Camille Le Tallec

This is an old revision of this page, as edited by LPLT (talk | contribs) at 15:54, 2 December 2006 (Biography). The present address (URL) is a permanent link to this revision, which may differ significantly from the current revision.

Camille Le Tallec, (November 9, 1906 - August 21, 1991) was a french porcelain craftman and artist.

Biography

Camille Le Tallec was born in Paris. He graduated in 1929 from the prestigious Ecole du Louvre (Paris, France) in 1929 with a thesis on the Nast porcelain during the 18th century. He then picked up, in 1930, the familial hand-painted porcelain studio founded in Belleville early in the century by his parents in Paris. Rapidly, Camille Le Tallec decided to perpetuate the french tradition of the Vincennes porcelain and Sèvres porcelain, expanding the small and local business into a worldwide famous studio, the Atelier Le Tallec. In thirty years, the studio created Limoges porcelain tablewares for the most prestigious personalities such as HM Elizabeth II of England, HM Mohammed V and HM Hassan II of Morroco, amongst others. In 1961, Camille Le Tallec started a fruitful collaboration the with silver and jewelry firm Tiffany & Co which led in 1990 to the Atelier Le Tallec's incorporation in the american company, one year before his death in Paris. Tiffany's and Camille Le Tallec designed successful original and private porcelain patterns that can be seen both at the Viaduc des Arts of the promenade plantée in Paris XIIe arrondissement and in all Tiffany's stores in the United-States. Atelier Le Tallec was inducted as a member of the Grands Ateliers de France (the fifty best studios in France) in 2000.
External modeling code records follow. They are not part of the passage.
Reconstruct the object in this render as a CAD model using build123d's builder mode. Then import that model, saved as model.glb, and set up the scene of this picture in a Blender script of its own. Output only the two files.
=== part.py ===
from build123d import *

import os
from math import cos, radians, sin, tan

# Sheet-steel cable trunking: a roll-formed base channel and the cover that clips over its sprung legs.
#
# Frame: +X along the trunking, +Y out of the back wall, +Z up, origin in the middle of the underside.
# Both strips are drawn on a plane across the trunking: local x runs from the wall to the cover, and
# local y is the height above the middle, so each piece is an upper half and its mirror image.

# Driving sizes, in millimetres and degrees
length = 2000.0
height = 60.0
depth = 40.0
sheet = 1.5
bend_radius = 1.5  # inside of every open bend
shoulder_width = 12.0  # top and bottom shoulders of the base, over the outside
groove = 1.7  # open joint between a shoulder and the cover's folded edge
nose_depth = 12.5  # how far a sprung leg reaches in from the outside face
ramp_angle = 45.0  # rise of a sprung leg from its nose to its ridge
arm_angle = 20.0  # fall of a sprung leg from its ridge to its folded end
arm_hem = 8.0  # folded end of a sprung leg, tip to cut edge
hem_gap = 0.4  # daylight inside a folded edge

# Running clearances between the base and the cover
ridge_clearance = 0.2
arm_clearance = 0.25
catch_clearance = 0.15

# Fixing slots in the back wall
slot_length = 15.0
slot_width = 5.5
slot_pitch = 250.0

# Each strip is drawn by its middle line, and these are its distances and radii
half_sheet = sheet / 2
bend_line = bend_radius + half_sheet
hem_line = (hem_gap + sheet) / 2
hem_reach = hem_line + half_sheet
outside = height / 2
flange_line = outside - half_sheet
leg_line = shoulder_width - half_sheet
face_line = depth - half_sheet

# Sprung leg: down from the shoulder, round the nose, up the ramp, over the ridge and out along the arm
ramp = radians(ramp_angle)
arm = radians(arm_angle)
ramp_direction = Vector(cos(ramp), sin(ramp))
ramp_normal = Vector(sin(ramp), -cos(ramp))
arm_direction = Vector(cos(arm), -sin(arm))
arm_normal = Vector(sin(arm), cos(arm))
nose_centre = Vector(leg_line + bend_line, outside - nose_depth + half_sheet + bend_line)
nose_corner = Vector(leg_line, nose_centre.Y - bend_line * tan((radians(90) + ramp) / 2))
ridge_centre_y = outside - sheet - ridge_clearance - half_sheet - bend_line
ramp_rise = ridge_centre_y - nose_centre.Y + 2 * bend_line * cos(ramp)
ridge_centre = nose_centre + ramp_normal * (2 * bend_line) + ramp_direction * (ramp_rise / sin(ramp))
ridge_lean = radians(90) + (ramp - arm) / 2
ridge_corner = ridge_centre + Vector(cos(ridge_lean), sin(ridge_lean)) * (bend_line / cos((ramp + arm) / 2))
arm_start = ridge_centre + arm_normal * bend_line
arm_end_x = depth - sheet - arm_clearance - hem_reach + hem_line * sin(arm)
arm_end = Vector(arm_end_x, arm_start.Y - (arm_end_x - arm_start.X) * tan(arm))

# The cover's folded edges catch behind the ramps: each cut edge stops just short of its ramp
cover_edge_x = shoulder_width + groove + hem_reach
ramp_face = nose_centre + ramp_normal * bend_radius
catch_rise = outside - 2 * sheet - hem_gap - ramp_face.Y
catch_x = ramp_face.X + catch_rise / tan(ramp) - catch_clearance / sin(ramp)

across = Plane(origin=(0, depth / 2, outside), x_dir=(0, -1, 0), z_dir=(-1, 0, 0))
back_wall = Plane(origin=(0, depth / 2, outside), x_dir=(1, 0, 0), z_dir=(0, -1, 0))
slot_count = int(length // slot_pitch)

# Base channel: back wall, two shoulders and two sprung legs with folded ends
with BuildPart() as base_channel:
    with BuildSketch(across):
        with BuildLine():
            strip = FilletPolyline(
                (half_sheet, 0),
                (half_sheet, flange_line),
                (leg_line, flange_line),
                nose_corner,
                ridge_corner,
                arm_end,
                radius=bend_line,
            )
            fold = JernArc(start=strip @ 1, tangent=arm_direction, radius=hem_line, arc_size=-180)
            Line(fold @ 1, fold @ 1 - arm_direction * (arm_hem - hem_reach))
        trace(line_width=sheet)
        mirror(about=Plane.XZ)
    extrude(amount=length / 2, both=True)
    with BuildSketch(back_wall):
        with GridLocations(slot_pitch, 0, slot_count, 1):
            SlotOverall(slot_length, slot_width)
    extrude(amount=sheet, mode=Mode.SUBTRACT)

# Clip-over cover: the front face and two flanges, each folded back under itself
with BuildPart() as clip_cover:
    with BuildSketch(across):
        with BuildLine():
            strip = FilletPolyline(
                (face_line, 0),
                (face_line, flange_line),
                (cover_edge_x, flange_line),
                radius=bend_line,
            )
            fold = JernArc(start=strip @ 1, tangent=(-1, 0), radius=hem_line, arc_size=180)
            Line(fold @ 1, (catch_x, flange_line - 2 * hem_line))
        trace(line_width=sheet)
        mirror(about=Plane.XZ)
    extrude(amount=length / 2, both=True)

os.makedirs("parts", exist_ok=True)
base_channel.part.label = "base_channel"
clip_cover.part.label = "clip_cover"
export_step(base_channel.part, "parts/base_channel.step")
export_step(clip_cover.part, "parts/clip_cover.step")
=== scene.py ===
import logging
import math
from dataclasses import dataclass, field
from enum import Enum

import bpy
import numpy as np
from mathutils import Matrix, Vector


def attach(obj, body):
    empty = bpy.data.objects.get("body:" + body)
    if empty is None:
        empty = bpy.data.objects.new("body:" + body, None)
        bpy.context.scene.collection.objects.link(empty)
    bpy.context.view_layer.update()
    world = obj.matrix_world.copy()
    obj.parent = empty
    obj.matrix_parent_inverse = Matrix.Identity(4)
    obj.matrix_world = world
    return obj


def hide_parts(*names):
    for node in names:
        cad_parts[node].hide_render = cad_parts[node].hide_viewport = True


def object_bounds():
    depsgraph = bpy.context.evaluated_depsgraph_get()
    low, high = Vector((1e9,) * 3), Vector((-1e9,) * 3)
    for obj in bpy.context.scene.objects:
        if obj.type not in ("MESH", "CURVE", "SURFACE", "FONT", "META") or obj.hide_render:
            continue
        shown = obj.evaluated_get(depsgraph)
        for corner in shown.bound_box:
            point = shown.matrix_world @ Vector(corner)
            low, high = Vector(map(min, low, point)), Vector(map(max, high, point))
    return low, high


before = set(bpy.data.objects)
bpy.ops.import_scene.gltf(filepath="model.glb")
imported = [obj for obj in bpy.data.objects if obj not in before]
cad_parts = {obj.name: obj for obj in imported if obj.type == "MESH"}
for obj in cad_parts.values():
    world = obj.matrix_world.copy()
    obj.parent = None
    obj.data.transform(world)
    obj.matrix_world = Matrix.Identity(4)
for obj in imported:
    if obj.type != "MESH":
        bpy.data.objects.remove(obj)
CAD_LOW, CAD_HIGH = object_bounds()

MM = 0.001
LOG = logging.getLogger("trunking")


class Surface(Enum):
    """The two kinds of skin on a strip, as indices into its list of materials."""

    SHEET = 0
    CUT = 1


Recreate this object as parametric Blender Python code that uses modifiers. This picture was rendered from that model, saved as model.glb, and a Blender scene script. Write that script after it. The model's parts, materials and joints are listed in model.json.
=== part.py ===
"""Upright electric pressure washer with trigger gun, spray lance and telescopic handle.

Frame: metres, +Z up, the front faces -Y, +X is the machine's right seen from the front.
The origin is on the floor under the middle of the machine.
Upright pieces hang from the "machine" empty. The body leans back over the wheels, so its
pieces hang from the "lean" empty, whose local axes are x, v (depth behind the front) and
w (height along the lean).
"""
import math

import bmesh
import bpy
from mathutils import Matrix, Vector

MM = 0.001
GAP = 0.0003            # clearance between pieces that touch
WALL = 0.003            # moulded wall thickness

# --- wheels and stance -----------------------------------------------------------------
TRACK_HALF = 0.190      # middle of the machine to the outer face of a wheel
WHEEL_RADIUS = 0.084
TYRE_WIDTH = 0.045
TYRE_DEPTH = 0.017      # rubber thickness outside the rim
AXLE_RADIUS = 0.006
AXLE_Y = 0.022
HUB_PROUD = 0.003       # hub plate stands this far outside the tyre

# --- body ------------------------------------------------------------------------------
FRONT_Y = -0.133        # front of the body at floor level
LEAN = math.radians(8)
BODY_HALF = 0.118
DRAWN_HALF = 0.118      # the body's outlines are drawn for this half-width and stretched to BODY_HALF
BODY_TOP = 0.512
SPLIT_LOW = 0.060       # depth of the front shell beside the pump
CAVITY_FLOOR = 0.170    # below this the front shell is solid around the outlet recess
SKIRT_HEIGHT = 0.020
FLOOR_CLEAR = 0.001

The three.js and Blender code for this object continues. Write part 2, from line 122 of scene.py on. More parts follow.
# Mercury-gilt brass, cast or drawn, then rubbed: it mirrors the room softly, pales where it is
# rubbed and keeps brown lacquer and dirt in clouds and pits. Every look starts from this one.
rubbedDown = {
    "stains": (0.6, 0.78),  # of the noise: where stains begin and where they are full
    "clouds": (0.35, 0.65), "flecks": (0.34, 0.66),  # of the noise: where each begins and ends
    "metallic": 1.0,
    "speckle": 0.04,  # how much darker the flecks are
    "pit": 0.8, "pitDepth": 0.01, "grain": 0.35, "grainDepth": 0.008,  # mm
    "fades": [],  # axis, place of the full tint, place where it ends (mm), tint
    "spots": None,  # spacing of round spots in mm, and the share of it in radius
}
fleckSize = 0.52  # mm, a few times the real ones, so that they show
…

Over 60 years, Camille Le Tallec has maintained and transmitted an age-old french tradition of hand painted porcelain preserving and transmitting the savoir faire, but also revisiting, about 250 original and historical patterns.

Driven by passion but also professional requirements, Camille Le Tallec was also an important collector of various european manufactury porcelains. His exceptional collection was dispersed by auction in 1990, and some masterpieces acquired by international museums.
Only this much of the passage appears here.